Problem description - Restate the span of lines that starts with the line containing "far_shell = far_shell.cut(window)" and ends with the line containing "obj.matrix_world = world", word for word, including both, with nothing else.

---------- Dataset excerpt ----------

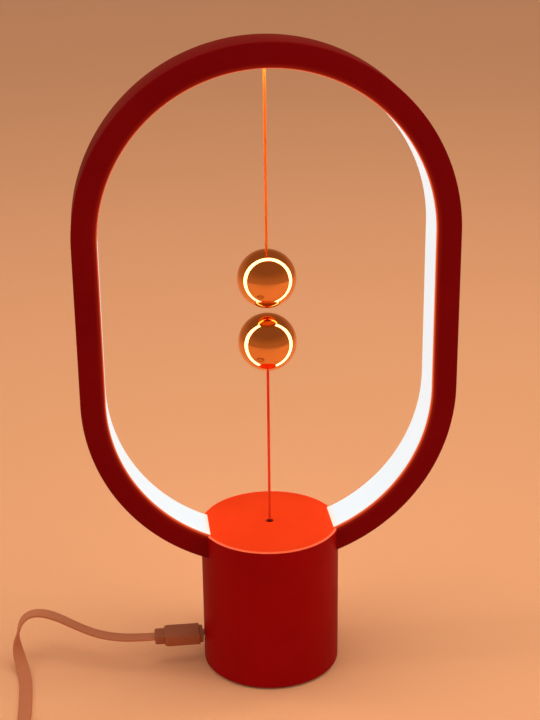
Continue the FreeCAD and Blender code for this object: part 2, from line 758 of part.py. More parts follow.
upper_knot_z = magnet_ball("upper", upper_ball_z, 1)
upper_cord = rod(cord_radius, upper_knot_z, upper_pivot - knot_reach)
save("upper_cord", upper_cord.fuse(ball(ball_knot_radius, upper_knot_z)))
lower_knot_z = magnet_ball("lower", lower_ball_z, -1)
lower_cord = rod(cord_radius, lower_pivot + knot_reach, lower_knot_z)
save("lower_cord", lower_cord.fuse(ball(ball_knot_radius, lower_knot_z)))

# Charging plug

tip_back = plug_face - 4.0
plug_half = plug_width / 2
plug_low = port_height - plug_height / 2
plug_high = port_height + plug_height / 2
relief_face = plug_face - plug_length
housing = block(relief_face, plug_face, -plug_half, plug_half, plug_low, plug_high)
back_corners = [e for e in housing.Edges if e.BoundBox.ZLength > 1 and e.BoundBox.XMax < plug_face - 1]
housing = housing.makeFillet(plug_round, back_corners)
housing = housing.cut(
    block(
        tip_back - 0.1,
        plug_face + 1,
        -tip_width / 2 - hole_gap,
        tip_width / 2 + hole_gap,
        port_height - tip_height / 2 - hole_gap,
        port_height + tip_height / 2 + hole_gap,
    )
)
collar_half = plug_width / 2 - collar_step
collar_rise = plug_height / 2 - collar_step
collar_end = plug_face + collar_length
collar_low = port_height - collar_rise
collar_high = port_height + collar_rise
collar = block(plug_face, collar_end, -collar_half, collar_half, collar_low, collar_high)
collar = collar.cut(
    block(
        plug_face - 1,
        collar_end + 1,
        -tip_width / 2 - hole_gap,
        tip_width / 2 + hole_gap,
        port_height - tip_height / 2 - hole_gap,
        port_height + tip_height / 2 + hole_gap,
    )
)
save("plug_housing", housing.fuse(collar))
relief_half = relief_width / 2
relief_low = port_height - relief_height / 2
relief_high = port_height + relief_height / 2
relief_end = relief_face - relief_length
relief = block(relief_end, relief_face, -relief_half, relief_half, relief_low, relief_high)
back_corners = [e for e in relief.Edges if e.BoundBox.ZLength > 1 and e.BoundBox.XMax < relief_face - 1]
relief = relief.makeFillet(1.4, back_corners)
save("plug_strain_relief", relief)
tip_end = plug_face + tip_length
tip_low = port_height - tip_height / 2
tip_high = port_height + tip_height / 2
tip = block(tip_back, tip_end, -tip_width / 2, tip_width / 2, tip_low, tip_high)
tip = tip.cut(
    block(
        tip_back + 2,
        tip_end + 1,
        -tip_width / 2 + sheet_wall,
        tip_width / 2 - sheet_wall,
        tip_low + sheet_wall,
        tip_high - sheet_wall,
    )
)
save("plug_tip", tip)
contacts = block(tip_back + 2, tip_end - 0.4, -2.9, 2.9, tip_low + sheet_wall, port_height - 0.1)
save("plug_contacts", contacts)

# Flat lead

turn_share = 0.45
turn_step = 22.0


def unit(vector):
    return FreeCAD.Vector(vector).normalize()


def arc_through(before, corner, after):
    """The arc that rounds a corner of the route: its start, centre line, radius, turn and setback."""
    way_in = unit(corner - before)
    way_out = unit(after - corner)
    turn = way_in.getAngle(way_out)
    shorter = min((corner - before).Length, (after - corner).Length)
    setback = turn_share * shorter
    return way_in, way_out, turn, setback, setback / math.tan(turn / 2)


def lead_stations(points, widths):
    """Places along the route's runs and arcs, each with the lead's direction and its width's direction."""
    stations = [(points[0], unit(points[1] - points[0]), widths[0])]
    length = 0.0
    reached = points[0]
    for number in range(1, len(points) - 1):
        corner = points[number]
        way_in, way_out, turn, setback, radius = arc_through(points[number - 1], corner, points[number + 1])
        print("corner", number, "turn", round(math.degrees(turn), 1), "radius", round(radius, 1))
        start = corner - way_in * setback
        length += (start - reached).Length + radius * turn
        inward = unit(way_out - way_in * way_in.dot(way_out))
        centre = start + inward * radius
        steps = max(2, math.ceil(math.degrees(turn) / turn_step))
        for step in range(steps + 1):
            angle = turn * step / steps
            place = centre - inward * (radius * math.cos(angle)) + way_in * (radius * math.sin(angle))
            heading = way_in * math.cos(angle) + inward * math.sin(angle)
            share = (step / steps - 0.5) * 2 * turn_share
            other = widths[number + 1] if share > 0 else widths[number - 1]
            width = widths[number] * (1 - abs(share)) + other * abs(share)
            stations.append((place, heading, width))
        reached = corner + way_out * setback
    length += (points[-1] - reached).Length
    stations.append((points[-1], unit(points[-1] - points[-2]), widths[-1]))
    return stations, length


def flat_lead(name, route):
    points = [FreeCAD.Vector(*place) for place, width in route]
    widths = [unit(FreeCAD.Vector(*width)) for place, width in route]
    stations, length = lead_stations(points, widths)
    sections = []
    for place, heading, width in stations:
        across = unit(width - heading * heading.dot(width)) * (lead_width / 2)
        through = unit(heading.cross(across)) * (lead_thickness / 2)
        corners = [
            place + across + through,
            place + across - through,
            place - across - through,
            place - across + through,
        ]
        sections.append(Part.makePolygon(corners + [corners[0]]))
    solid = None
    first = 0
    last = len(sections) - 1
    for number in range(1, last + 1):
        turned = stations[number][1].dot(stations[first][1]) < 0.3
        if turned or number == last:
            piece = Part.makeLoft(sections[first:number + 1], True, True)
            solid = piece if solid is None else solid.fuse(piece)
            first = number
    share = solid.Volume / (lead_width * lead_thickness * length)
    print(name, "length", round(length, 1), "volume share", round(share, 3), solid.isValid())
    save(name, solid)
    return length


visible_length = flat_lead("lead", lead_route)
coil_inner = coil_mean_radius - 7.5
inner_turn = coil_inner + lead_thickness / 2

far_back = coil_centre_x - far_plug_reach
far_front = far_back + far_plug_length
far_tip = far_front + far_shell_length
far_y = coil_centre_y - far_plug_offset
far_z = far_plug_height / 2
tail_route = [
    ((coil_centre_x - 28.4, coil_centre_y + 16.4, 3.8), (0.0, 0.0, -1.0)),
    ((coil_centre_x - 31.7, coil_centre_y + 8.2, 3.8), (0.0, 0.0, -1.0)),
    ((coil_centre_x - 30.6, coil_centre_y - 0.4, 3.9), (0.25, 0.05, -1.0)),
    ((coil_centre_x - 25.5, coil_centre_y - 7.3, 4.1), (0.4, 0.35, -0.8)),
    ((coil_centre_x - 17.6, far_y, far_z), (0.2, 0.85, -0.4)),
    ((far_back, far_y, far_z), (0.0, 1.0, 0.0)),
]
tail_length = flat_lead("lead_tail", tail_route)
turns = (lead_length - visible_length - tail_length) / (2 * math.pi * coil_mean_radius)
coil_half_band = (turns * coil_pitch + lead_thickness) / 2
coil_outer = coil_mean_radius + coil_half_band
coil_inner = coil_mean_radius - coil_half_band
print("coil turns", round(turns, 2), "inner", round(coil_inner, 1), "outer", round(coil_outer, 1))
coil = rod(coil_outer, 0, lead_width, coil_centre_x, coil_centre_y)
coil = coil.cut(rod(coil_inner, -1, lead_width + 1, coil_centre_x, coil_centre_y))
save("lead_coil", coil)

# Plug on the far end, lying inside the coil

far_half = far_plug_width / 2
far_housing = block(far_back, far_front, far_y - far_half, far_y + far_half, 0, far_plug_height)
back_corners = [e for e in far_housing.Edges if e.BoundBox.ZLength > 1 and e.BoundBox.XMax < far_front - 1]
far_housing = far_housing.makeFillet(2.2, back_corners)
shell_half = far_shell_width / 2
shell_low = far_z - far_shell_height / 2
shell_high = far_z + far_shell_height / 2
far_housing = far_housing.cut(
    block(
        far_front - 3.1,
        far_front + 1,
        far_y - shell_half - hole_gap,
        far_y + shell_half + hole_gap,
        shell_low - hole_gap,
        shell_high + hole_gap,
    )
)
save("far_plug_housing", far_housing)
inside_half = shell_half - sheet_wall
inside_low = shell_low + sheet_wall
inside_high = shell_high - sheet_wall
far_shell = block(far_front - 3, far_tip, far_y - shell_half, far_y + shell_half, shell_low, shell_high)
far_shell = far_shell.cut(
    block(far_front - 1, far_tip + 1, far_y - inside_half, far_y + inside_half, inside_low, inside_high)
)
for row in (-1, 1):
    spot = far_y + row * 2.9
    window = block(far_tip - 6.4, far_tip - 4.0, spot - 1.1, spot + 1.1, shell_high - 1, shell_high + 1)
    far_shell = far_shell.cut(window)
save("far_plug_shell", far_shell)
insert_back = far_front - 1
insert_tip = far_tip - 0.4
far_insert = block(insert_back, insert_tip, far_y - inside_half, far_y + inside_half, inside_low, far_z - 0.1)
save("far_plug_insert", far_insert)
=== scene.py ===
import json
import math

import bmesh
import bpy
from mathutils import Matrix, Vector


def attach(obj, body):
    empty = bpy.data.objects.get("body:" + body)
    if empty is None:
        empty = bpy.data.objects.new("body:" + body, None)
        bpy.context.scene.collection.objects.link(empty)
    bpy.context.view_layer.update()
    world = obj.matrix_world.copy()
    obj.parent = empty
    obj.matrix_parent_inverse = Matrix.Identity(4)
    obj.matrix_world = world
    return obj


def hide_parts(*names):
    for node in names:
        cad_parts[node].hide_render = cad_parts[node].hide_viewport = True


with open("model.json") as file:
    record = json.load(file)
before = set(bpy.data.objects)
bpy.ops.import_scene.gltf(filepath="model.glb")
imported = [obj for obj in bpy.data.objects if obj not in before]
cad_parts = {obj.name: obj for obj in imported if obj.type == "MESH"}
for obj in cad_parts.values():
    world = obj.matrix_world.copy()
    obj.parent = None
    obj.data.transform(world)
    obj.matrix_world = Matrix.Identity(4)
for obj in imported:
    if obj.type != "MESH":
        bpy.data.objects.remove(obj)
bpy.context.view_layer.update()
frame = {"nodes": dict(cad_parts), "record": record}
nodes = frame["nodes"]
scene = bpy.context.scene
scene.view_settings.view_transform = "Standard"

# Camera. It stands in front of the lamp, a little to the left and higher than the ring's crown. It is
# turned to the right by its yaw and down by its pitch, and its roll leans it by under a degree.

camera_place = (-0.08526, -0.7603, 0.47549)
camera_yaw, camera_pitch, camera_roll = 0.11336, 0.35837, -0.01151
ahead = Vector((
    math.sin(camera_yaw) * math.cos(camera_pitch),
    math.cos(camera_yaw) * math.cos(camera_pitch),
    -math.sin(camera_pitch),
))
aside = Vector((math.cos(camera_yaw), -math.sin(camera_yaw), 0))
above = aside.cross(ahead)
rolled_aside = math.cos(camera_roll) * aside + math.sin(camera_roll) * above
rolled_above = -math.sin(camera_roll) * aside + math.cos(camera_roll) * above
lens = bpy.data.cameras.new("camera")
lens.sensor_fit = "AUTO"
lens.sensor_width = 36.0
lens.lens = 73.053
camera = bpy.data.objects.new("camera", lens)
camera.matrix_world = Matrix((rolled_aside, rolled_above, -ahead)).transposed().to_4x4()
camera.location = camera_place
scene.collection.objects.link(camera)
scene.camera = camera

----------

The solution -
    far_shell = far_shell.cut(window)
save("far_plug_shell", far_shell)
insert_back = far_front - 1
insert_tip = far_tip - 0.4
far_insert = block(insert_back, insert_tip, far_y - inside_half, far_y + inside_half, inside_low, far_z - 0.1)
save("far_plug_insert", far_insert)
=== scene.py ===
import json
import math

import bmesh
import bpy
from mathutils import Matrix, Vector


def attach(obj, body):
    empty = bpy.data.objects.get("body:" + body)
    if empty is None:
        empty = bpy.data.objects.new("body:" + body, None)
        bpy.context.scene.collection.objects.link(empty)
    bpy.context.view_layer.update()
    world = obj.matrix_world.copy()
    obj.parent = empty
    obj.matrix_parent_inverse = Matrix.Identity(4)
    obj.matrix_world = world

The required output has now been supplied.